On Wednesday afternoons, when the stores in the small towns of Ontario are closed down and the businessmen come into Toronto on their buying trips, one is likely to find several out-of-town shopkeepers milling about the office of Mr. Joshua Simon, editor and publisher of the Canader Shtimme, or The Voice, as the name reads on the English page. The nature of their missions is varied: one of the pilgrims might be interviewing a combined rabbi-teacher-cantor-shochet-mohel on behalf of his tiny locality in Northern Ontario; another might be laboring away on the words of an advertisement seeking board and lodging with a congenial family for his young daughter who is arriving in the city to enter the University of Toronto; still another may be a widower biding his time for a chance to discuss with Mr. Simon the possibility of finding an older girl or a young widow who would consider marriage and settling in some remote community.

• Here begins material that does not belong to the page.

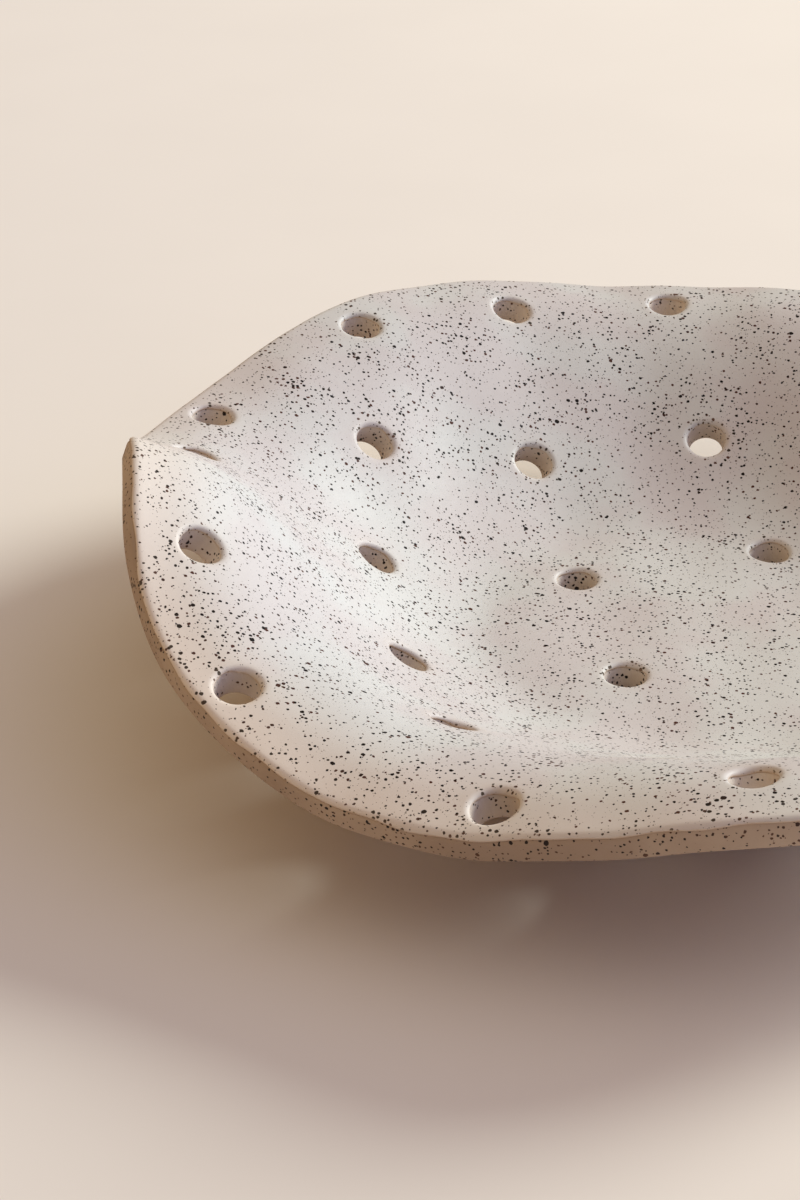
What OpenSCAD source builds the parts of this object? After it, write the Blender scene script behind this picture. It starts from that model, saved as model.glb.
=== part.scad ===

To see Mr. Simon is a very uncomplicated matter. One simply barges into his office. That’s how he likes it. And although this has a tendency to make his large office look like the lobby of some unruly convention, Mr. Simon moves through the milling throng with great effectiveness. He places his visitors in different parts of the room and flits from corner to corner, carrying on conversation in a kind of subdued mumble which insures a measure of privacy without stifling any of the genuine warmth of a personal discussion.